Now the president, who once vowed to be a protector of women “whether they like it or not”, has turned his attention to prenatal care. “Taking Tylenol is, uhhhh, not good,” Trump said on Monday, with his trademark eloquence. He was flanked by health secretary Robert F Kennedy Jr, the guy who told Congress this year that “people shouldn’t take medical advice from me”.

Trump went on to link autism to prenatal exposure to acetaminophen, which is the active ingredient in Tylenol. If you’re feeling poorly while pregnant you should “fight like hell” not to take Tylenol to relieve your pain, the president instructed. Which basically means suffering instead: ibuprofen, for instance, is generally not recommended after week 20 of pregnancy.

“If you can’t tough it out, if you can’t do it, that’s what you’d have to do,” Trump continued. “You’ll take a Tylenol, but it’ll be very sparingly. Can be something that’s very dangerous to the woman’s health, in other words, a fever that’s very, very dangerous, and ideally, a doctor’s decision, because I think you shouldn’t take it and you shouldn’t take it during the entire pregnancy.”

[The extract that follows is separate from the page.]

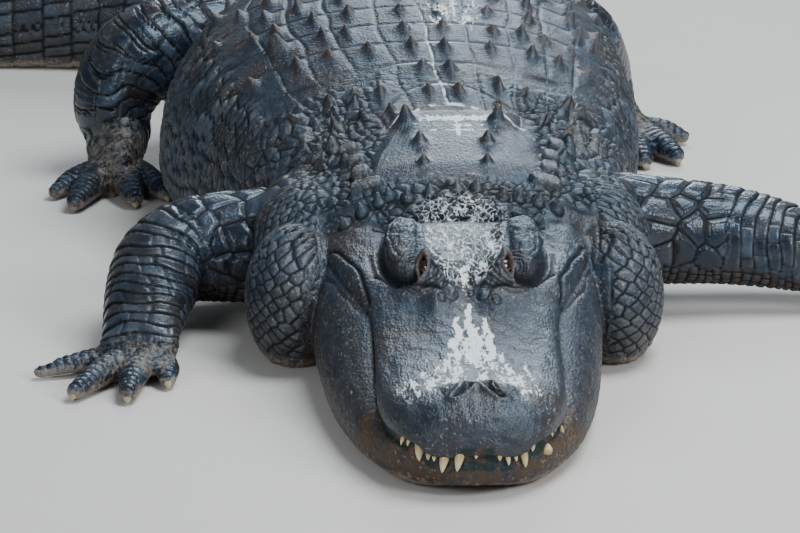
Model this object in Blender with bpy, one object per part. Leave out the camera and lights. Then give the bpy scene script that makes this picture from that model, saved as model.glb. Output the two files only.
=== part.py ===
"""An adult male American alligator at rest, life size, as a still model.

It lies on the floor z = 0 with its chin, belly and tail down. The snout points along -Y, +Z is up, and the
animal's right side is -X. Every length is in metres. A station s is the distance from the snout tip along the
body. In front of the hips the body is straight and y = s + SNOUT_Y; behind them the tail bends to the right.
"""

import math

import bmesh
import bpy
import numpy as np
from mathutils import Matrix, Vector

# Driving dimensions
TOTAL_LENGTH = 4.0
SNOUT_Y = -1.35
GAP = 0.0003
CUT_GAP = 0.0005

# Where the body is divided, as stations
NECK_FRONT = 0.572
NECK_REAR = 0.905
TORSO_REAR = 1.93
TAIL_CUTS = (1.93, 2.36, 2.86, 3.38, 4.0)
HEAD_REAR = 0.63

# The tail's bend: where it starts and ends, and the heading after it
BEND_START = 1.70
BEND_END = 2.92
BEND_DEG = 90.0
TIP_TURN_DEG = -38.0

# Body stations: s, half width, height of the back, height of the widest level, sideways shift, lean of the top
BODY = np.array([
    (0.45, 0.165, 0.180, 0.085, 0.000, 0.05),
    (0.57, 0.200, 0.204, 0.100, 0.000, 0.05),
    (0.66, 0.226, 0.222, 0.108, 0.000, 0.05),
    (0.78, 0.244, 0.246, 0.118, 0.000, 0.05),
    (0.90, 0.262, 0.272, 0.126, -0.006, 0.06),
    (1.02, 0.296, 0.304, 0.134, -0.024, 0.07),
    (1.15, 0.330, 0.336, 0.138, -0.046, 0.09),
    (1.28, 0.346, 0.358, 0.140, -0.063, 0.11),
    (1.42, 0.346, 0.368, 0.140, -0.066, 0.12),
    (1.56, 0.318, 0.358, 0.142, -0.048, 0.09),
    (1.70, 0.264, 0.332, 0.144, -0.022, 0.05),
    (1.82, 0.218, 0.304, 0.142, -0.004, 0.02),
    (1.94, 0.184, 0.280, 0.134, 0.000, 0.00),
    (2.15, 0.152, 0.248, 0.116, 0.000, 0.00),
    (2.45, 0.124, 0.216, 0.100, 0.000, 0.00),
    (2.75, 0.100, 0.186, 0.086, 0.000, 0.00),
    (3.05, 0.077, 0.154, 0.070, 0.000, 0.00),
    (3.35, 0.054, 0.119, 0.054, 0.000, 0.00),
    (3.65, 0.033, 0.083, 0.038, 0.000, 0.00),
    (3.88, 0.016, 0.050, 0.023, 0.000, 0.00),
    (4.00, 0.005, 0.026, 0.012, 0.000, 0.00),
])
BELLY_SINK = 0.012
UPPER_POWER = 0.86
LOWER_POWER = 0.62

# Dorsal plates: rows along the back, with each plate's keel and outer edge as a share of the half width
PLATE_START = 0.918
PLATE_PITCH = 0.0625
PLATE_KEELS = (0.075, 0.270, 0.455, 0.620)
PLATE_EDGES = (0.170, 0.365, 0.545, 0.700)
PLATE_RISE = 0.005
KEEL_RISE = (0.019, 0.024, 0.026, 0.024)

# Tail whorls: pitch, and the double crest that becomes single
WHORL_PITCH = 0.0538
CREST_MERGE = 3.16
CREST_RISE = 0.040
CREST_HALF_THICK = 0.007

# Head stations: s, half width at the lip, lip height, crown height, power of the cross-section
HEAD = np.array([
    (0.000, 0.030, 0.063, 0.070, 2.2),
    (0.006, 0.058, 0.060, 0.086, 2.4),
    (0.018, 0.084, 0.057, 0.100, 2.6),
    (0.040, 0.104, 0.055, 0.112, 2.8),
    (0.075, 0.116, 0.053, 0.117, 3.0),
    (0.120, 0.120, 0.055, 0.115, 3.3),
    (0.180, 0.121, 0.062, 0.114, 3.5),
    (0.250, 0.126, 0.061, 0.121, 3.3),
    (0.320, 0.133, 0.062, 0.135, 3.0),
    (0.375, 0.143, 0.066, 0.148, 2.8),
    (0.420, 0.152, 0.074, 0.160, 2.8),
    (0.480, 0.165, 0.086, 0.168, 2.9),
    (0.540, 0.175, 0.098, 0.168, 3.0),
    (0.590, 0.178, 0.106, 0.163, 3.0),
    (0.630, 0.172, 0.110, 0.156, 3.0),
])
HEAD_SHIFT = 0.001
HEAD_LEAN = 0.05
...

Like everything Trump says, this incoherent quote makes zero sense. But the bottom line here is that the Trump administration is advancing wildly irresponsible guidance. There is no evidence for a causative link between acetaminophen and autism and many experts were aghast at Trump’s statements. Indeed, even the moral vacuum that is JD Vance balked at repeating Trump’s advice, instead urging women to lean on their doctors. And while Trump claimed that there is “no downside” in avoiding Tylenol, an untreated fever during pregnancy could cause problems for the baby.

Trump’s demand that pregnant women “tough it out” is also deeply misogynistic and a reminder of how women’s pain is often misunderstood or ignored. Numerous studies show that the medical establishment takes men’s pain more seriously. A 2022 study from the Journal of the American Heart Association, for example, found that women who visited emergency departments with chest pain waited 29% longer than men to be evaluated.

People whose worldview is dominated by medieval superstitions are likely to adopt complimentary parts of the package.